Method total_count returns a summary of detailed stats for the requested period.

USERNAME and TOKEN are generated separately for the stats service by SafeDNS Manager or Tech Support.

Request:

curl --location --request POST 'https://sdk.safedns.com/stats_x/total_count' \
--header 'Authorization: TOKEN' \
--header 'Content-Type: application/json' \
--data-raw '{
    "user": "USERNAME",
    "start_date": "2023-01-01",
    "end_date": "2023-05-31"
}'

will return an answer in JSON format:

{
"total_requests": 10600,
"billed_requests": 9600,
"categorized_domains": 5600
"nx_domains": 4000,
"unknown_domains": 910,
"bad_requests": 90
}

‌Method detailed_count returns detailed stats for the each day of the requested period.
USERNAME and TOKEN are generated separately for the stats service by SafeDNS Manager or Tech Support.

Request:

curl --location --request POST 'https://sdk.safedns.com/stats_x/detailed_count' \
--header 'Authorization: TOKEN' \
--header 'Content-Type: application/json' \
--data-raw '{
    "user": "USERNAME",
    "start_date": "2023-01-01",
    "end_date": "2023-05-31"
}'

will return an answer in JSON format:

{
"2023-01-01": {
               "total_requests": 10600,
               "billed_requests": 9600,
               "categorized_domains": 5600
               "nx_domains": 4000,
               "unknown_domains": 910,
               "bad_requests": 90
              },
"2023-01-02": {"total_requests": 22600,
               "billed_requests": 21600,
               "categorized_domains": 15000
               "nx_domains": 6600,
               "unknown_domains": 130,
               "bad_requests": 870
              },
"2023-01-02": {...},
}

Responses

If a domain is categorized, API returns code 200, category name and its number.
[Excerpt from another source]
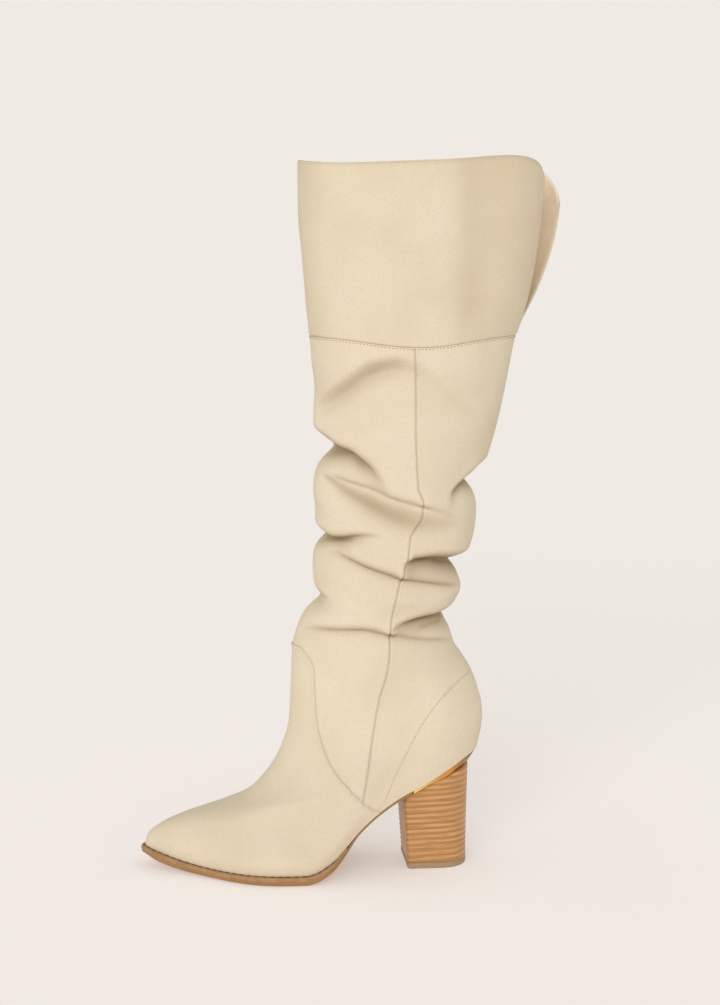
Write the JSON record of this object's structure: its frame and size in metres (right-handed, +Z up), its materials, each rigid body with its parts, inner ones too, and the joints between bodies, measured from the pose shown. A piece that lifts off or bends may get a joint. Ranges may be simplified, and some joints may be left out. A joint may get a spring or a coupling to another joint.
{
  "type": "slouch boot",
  "caption": "Tall leather slouch boot with a folded shaft, a wide cuff slit at the back, a pointed toe and a stacked block heel.",
  "frame": {"origin": "centre of the heel's ground face, on the floor", "axes": "+X towards the toe, +Y towards the outer side of this left boot, +Z up"},
  "size_m": [0.3079, 0.1038, 0.5216],
  "materials": {
    "leather": "matt smooth cream leather with fine grain",
    "cuff_leather": "matt smooth cream leather, a shade darker",
    "outsole": "matt tan sole unit",
    "welt": "brown edge with a darker stitch line",
    "insole": "smooth tan lining leather",
    "gold_metal": "polished gold metal",
    "stacked_heel": "stacked layers of tan leather board with fine lines",
    "heel_rubber": "matt brown rubber"
  },
  "bodies": {
    "root": {"upper": "leather", "cuff": "cuff_leather", "outsole": "outsole", "welt": "welt", "insole": "insole", "gold_rand": "gold_metal", "heel_block": "stacked_heel", "heel_top_piece": "heel_rubber"}
  },
  "joints": []
}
curl --user <client_id>:<client_secret> https://x.api.safedns.com/domain/safedns.com
StatusCode        : 200
StatusDescription : OK
Content           : {"category": [49], "bad": false, "category_name": ["Computers & Internet"]}

If a domain does not exist, API returns code 206, category 0 and non-existing domain.

curl --user <client_id>:<client_secret> https://x.api.safedns.com/domain/does.not.exist
StatusCode        : 206
StatusDescription : Partial Content
Content           : {"category": [0], "bad": false, "category_name": ["Non-Existing Domain"]}

If a domain is not categorized, API returns code 404 without JSON.

curl : The remote server returned an error: (404) Not Found.

Example of a simple python project

Below you can see an example of a simple python project that allows you to get categories for a list of domains from a file domains.txt. To work with the code, create a text file domains.txt, add the domains there for categorization line by line and save them in one folder with a code file.

To access the API, you must use the following host(line 6): x.api.safedns.com

 
#!/usr/bin/env python3

import requests
from base64 import b64encode

url_src = "https://x.api.safedns.com/domain/"

credentials = b64encode(b"username:password").decode("ascii")  # replace username:password with your credentials

headers = {
    'Authorization': 'Basic %s' % credentials,
    'Content-Type': 'application/json'
}
domain_src = open("domains.txt", "r")
total_time = 0
while True:
    domain = domain_src.readline()
    if not domain:
        print(f'All requests were processed for {total_time} sec')
        print('ENDofFILE')
        break
    url = url_src + domain
    response = requests.get(url=url, headers=headers)
    if response.status_code == 200:
        print(domain, response.json())
        print(f'Request processing time {response.elapsed.total_seconds()} sec')
        total_time = total_time + response.elapsed.total_seconds()
    elif response.status_code == 404:
        print(f"According to our Data Base {domain} doesn't belong to any category.")
        pass
    elif response.status_code == 403:
        print("Wrong username or password, access denied")
        break
    elif response.status_code == 429:
        print("You run out of queries to x.api, wait for 1 minute")
        break

domain_src.close()